Objective ::
Say only how many lines contain the word "scene".

** Start **

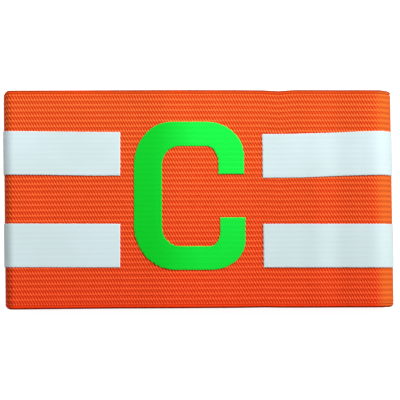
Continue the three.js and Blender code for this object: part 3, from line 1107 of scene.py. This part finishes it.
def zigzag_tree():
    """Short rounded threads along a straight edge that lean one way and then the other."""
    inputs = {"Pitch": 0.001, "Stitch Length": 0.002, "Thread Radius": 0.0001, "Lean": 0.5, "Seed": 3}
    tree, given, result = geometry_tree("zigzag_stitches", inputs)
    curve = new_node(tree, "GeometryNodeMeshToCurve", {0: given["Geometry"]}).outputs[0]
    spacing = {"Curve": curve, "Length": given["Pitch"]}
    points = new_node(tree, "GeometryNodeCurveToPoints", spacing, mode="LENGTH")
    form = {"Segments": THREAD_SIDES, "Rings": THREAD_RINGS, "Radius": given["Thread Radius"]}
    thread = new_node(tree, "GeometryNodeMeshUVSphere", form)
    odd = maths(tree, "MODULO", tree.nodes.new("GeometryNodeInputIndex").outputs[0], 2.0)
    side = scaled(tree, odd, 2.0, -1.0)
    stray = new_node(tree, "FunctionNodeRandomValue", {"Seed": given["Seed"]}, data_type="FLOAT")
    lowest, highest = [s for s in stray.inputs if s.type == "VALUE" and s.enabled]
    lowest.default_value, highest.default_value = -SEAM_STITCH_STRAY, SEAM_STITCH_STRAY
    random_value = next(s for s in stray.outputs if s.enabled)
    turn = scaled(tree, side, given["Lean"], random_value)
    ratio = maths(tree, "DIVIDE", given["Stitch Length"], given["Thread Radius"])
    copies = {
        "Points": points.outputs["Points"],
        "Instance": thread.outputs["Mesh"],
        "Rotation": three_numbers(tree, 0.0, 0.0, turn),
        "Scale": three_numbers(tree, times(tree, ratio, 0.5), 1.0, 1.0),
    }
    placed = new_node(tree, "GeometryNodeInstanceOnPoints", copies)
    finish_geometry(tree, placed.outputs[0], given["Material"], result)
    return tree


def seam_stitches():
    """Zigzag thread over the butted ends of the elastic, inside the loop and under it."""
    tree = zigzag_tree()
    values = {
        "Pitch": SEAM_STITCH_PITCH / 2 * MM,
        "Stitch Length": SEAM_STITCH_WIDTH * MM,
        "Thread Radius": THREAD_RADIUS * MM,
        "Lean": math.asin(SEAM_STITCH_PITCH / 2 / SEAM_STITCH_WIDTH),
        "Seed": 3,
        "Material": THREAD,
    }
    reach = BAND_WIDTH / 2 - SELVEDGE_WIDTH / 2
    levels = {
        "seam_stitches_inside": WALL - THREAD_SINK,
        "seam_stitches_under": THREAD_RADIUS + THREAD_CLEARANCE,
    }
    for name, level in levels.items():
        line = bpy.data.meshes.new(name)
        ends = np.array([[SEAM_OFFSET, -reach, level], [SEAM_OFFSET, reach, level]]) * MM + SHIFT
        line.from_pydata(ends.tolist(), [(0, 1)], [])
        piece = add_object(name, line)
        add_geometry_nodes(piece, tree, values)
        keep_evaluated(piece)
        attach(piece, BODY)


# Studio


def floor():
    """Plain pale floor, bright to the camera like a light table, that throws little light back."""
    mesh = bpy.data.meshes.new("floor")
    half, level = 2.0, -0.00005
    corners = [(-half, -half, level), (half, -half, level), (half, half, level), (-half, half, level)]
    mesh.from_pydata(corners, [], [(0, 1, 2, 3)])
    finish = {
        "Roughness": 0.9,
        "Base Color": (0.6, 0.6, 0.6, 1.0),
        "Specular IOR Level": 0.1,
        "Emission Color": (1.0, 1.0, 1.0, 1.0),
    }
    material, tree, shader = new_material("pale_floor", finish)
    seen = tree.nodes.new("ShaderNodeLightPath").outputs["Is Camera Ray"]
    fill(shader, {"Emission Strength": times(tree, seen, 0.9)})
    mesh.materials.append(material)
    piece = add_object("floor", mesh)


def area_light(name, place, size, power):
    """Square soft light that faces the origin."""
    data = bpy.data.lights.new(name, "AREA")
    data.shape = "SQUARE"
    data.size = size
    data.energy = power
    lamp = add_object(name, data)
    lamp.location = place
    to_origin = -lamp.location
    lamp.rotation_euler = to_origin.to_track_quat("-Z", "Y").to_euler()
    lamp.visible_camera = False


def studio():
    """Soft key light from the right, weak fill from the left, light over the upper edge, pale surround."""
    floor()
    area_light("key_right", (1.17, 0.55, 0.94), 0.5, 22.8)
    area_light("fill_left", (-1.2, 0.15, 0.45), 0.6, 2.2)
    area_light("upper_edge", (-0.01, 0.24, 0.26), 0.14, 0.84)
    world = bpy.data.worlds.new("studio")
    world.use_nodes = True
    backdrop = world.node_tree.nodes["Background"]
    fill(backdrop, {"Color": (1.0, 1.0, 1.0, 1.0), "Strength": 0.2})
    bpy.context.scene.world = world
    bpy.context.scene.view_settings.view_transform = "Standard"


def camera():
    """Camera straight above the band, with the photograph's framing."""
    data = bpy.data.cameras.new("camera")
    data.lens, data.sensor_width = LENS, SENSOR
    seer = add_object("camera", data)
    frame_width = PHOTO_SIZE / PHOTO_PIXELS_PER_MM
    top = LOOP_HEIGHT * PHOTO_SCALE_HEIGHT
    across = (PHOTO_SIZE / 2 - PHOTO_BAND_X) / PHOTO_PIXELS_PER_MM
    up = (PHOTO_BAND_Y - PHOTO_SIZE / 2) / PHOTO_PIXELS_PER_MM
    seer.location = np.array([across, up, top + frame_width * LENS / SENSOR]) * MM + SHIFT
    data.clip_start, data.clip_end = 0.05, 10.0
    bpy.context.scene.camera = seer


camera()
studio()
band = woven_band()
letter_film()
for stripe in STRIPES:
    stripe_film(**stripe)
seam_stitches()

** End **

Solution for this problem ::
4